1. Testing the connectivity of individual databases

Try using the patpat.checker module. Take the PRIDE database, for example, using the patpat.checker.PrideChecker class.

from patpat import checker

c = checker.PrideChecker()
m = c.check()

Returns patpat.mapper.PrideMapper() if the Patpat connection to the PRIDE database is working. Otherwise, it returns None.

2. Test the connectivity of all the databases supported by Patpat

The CheckHub class in the hub module integrates the Patpat-supported checker.<databse>Checker.

from patpat import hub

c = hub.CheckerHub()
t = c.check()

As above, hub.CheckerHub().check() will return a list of Mapper databases connected properly to Patpat.

It is easy to see that the class Checker design also follows the factory pattern.


What exactly does Patpat output and How should I view it

Patpat, as a dataset search framework, outputs dataset metadata. At the end of Quick Start - Search for datasets via MapperHub We mentioned that Patpat search results are stored in patpat_envs/result/<task_uuid>, but the description is not very detailed, so apologies to our users here!

The following is the structure of Patpat's output file:

patpat_env/
    |-- result/
        |-- <task_uuid>
            |-- result.tsv
            |-- result.json
            

As you can see, Patpat is in .json and .tsv formats as the output.
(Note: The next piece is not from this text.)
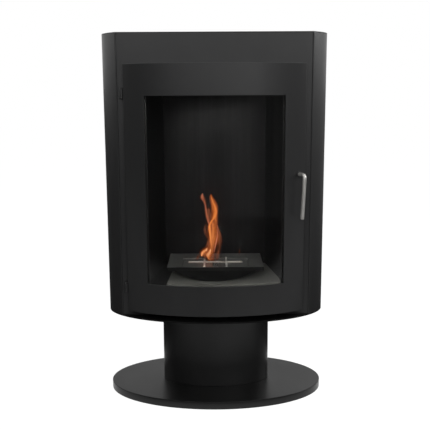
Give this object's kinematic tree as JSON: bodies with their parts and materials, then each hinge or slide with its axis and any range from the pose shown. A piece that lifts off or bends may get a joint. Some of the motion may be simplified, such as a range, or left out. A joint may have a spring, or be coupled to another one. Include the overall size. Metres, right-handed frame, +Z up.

You will certainly not be satisfied with this answer, and I will go into more detail about what information these two files contain.

1. result.tsv

Each line in result.tsv contains information about the three results of an project: the title, the summary and the Website. users can access the project page in the public database directly via the URL.

.tsv is a text format file that stores data in a tabular structure, see WiKi for details. Support is provided by most table editing software, such as Microsoft Excel.

2. result.json

.json is an "attribute-value" structured file that can be easily stringified. See WiKi for details.

.json is an "attribute-value" structured file that can be easily stringified. See WiKi for details.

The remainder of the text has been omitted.